Meski memiliki pahala yang luar biasa, Nabi Muhammad Shalallahu’alaihi Wassalam tidak menjadikan ibadah malam hari di bulan puasa sebagai sebuah keharusan lantaran khawatir umatnya tidak sangggup untuk mengerjakannya.
Aisyah ra. meriwayatkan bahwa Nabi Shalallahu’alaihi Wassalam keluar di tengah malam pada awal bulan Ramadhan, mengerjakan salat di masjid dan orang-orang mengikuti salatbeliau. Pagi harinya orang-orang membicarakan yang demikian itu. Pada malam kedua, banyak orang yang (yang menunggu di masjid), beliau mengerjakan salat dan mereka mengikuti salat beliau. Pada malam ketiga, banyak sekali orang sehingga masjid itu tidak menampung pengunjung, namun beliau tidak keluar kepada mereka sampai beliau keluar untuk mengerjakan salat subuh.

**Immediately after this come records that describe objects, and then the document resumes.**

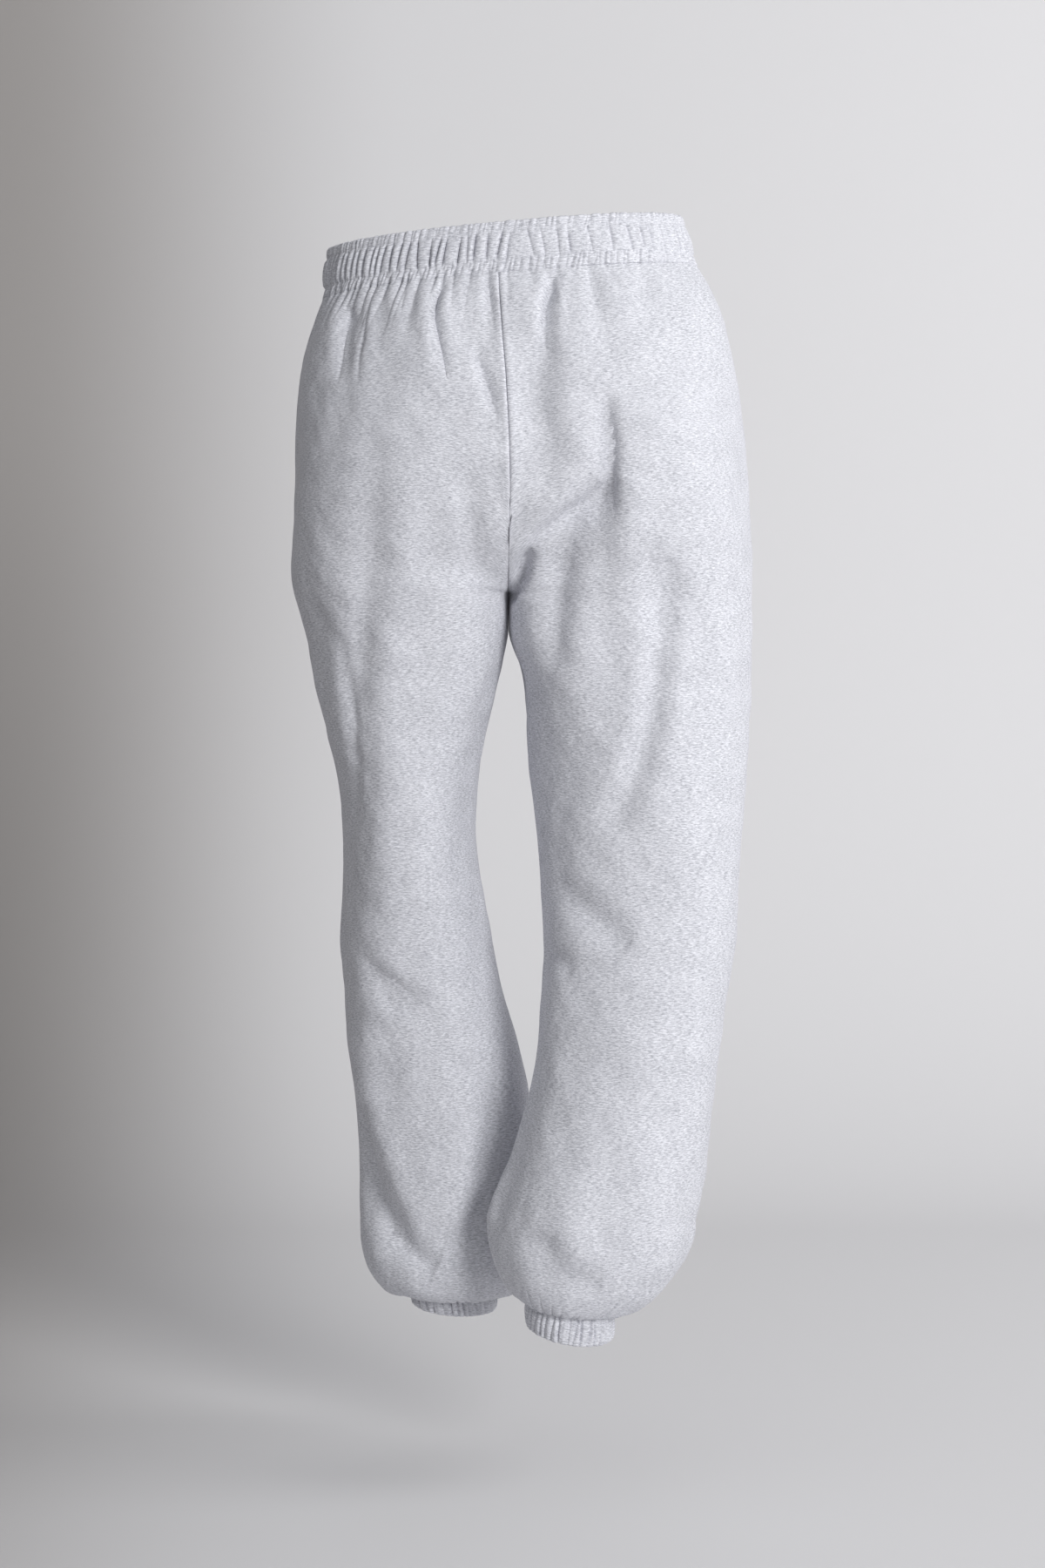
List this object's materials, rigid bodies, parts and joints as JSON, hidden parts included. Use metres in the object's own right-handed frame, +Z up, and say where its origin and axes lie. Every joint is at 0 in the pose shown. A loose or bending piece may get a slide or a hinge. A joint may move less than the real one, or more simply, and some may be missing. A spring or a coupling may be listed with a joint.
{
  "type": "jogger sweatpants",
  "caption": "Relaxed fleece jogger sweatpants with a gathered elastic waistband, a centre back seam and bloused hems over elastic cuffs, in the form they keep when worn.",
  "frame": {"origin": "middle of the waistband ring, where the wearer's waist holds it", "axes": "+Z up out of the waist, -Y to the wearer's front, +X to the wearer's left"},
  "size_m": [0.4108, 0.2797, 0.9875],
  "materials": {
    "fleece": "brushed cotton fleece, light grey melange"
  },
  "bodies": {
    "root": {"back_left": "fleece", "back_right": "fleece", "front_left": "fleece", "front_right": "fleece", "waistband": "fleece", "cuff_left": "fleece", "cuff_right": "fleece"}
  },
  "joints": []
}
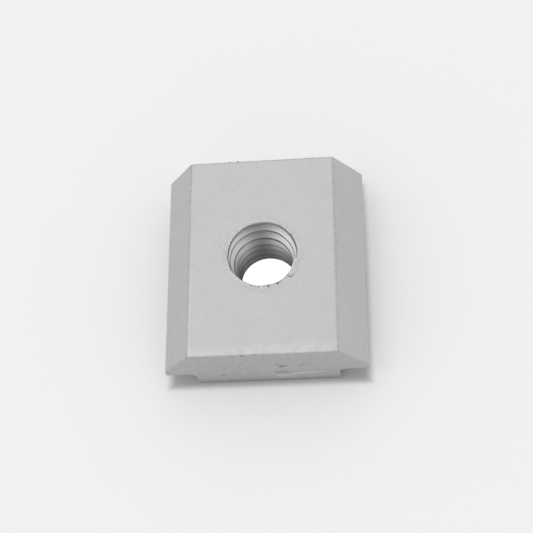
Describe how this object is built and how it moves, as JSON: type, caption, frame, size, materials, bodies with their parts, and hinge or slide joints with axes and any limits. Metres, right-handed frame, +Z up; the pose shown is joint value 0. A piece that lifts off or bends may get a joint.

Setelah melakukan salat subuh, Rasulullah Shalallahu’alaihi Wassalam bertemu mereka dan mengeluarkan sabda terkait ibadah malam di bulan puasa.
“Sesungguhnya bukannya aku tidak tahu keadaanmu semalam, akan tetapi aku khawatir kalau-kalau salat malam itu diwajibkan atas kamu, lantas kamu tidak mampu untuk mengerjakannya.”
Nabi Shalallahu’alaihi Wassalam menganjurkan untuk salat malam pada bulan Ramadhan tanpa menyuruh kepada mereka sebagai suatu keharusan (kewajiban), sampai Rasulullah Shalallahu’alaihi Wassalam wafat keadaan tetap seperti itu.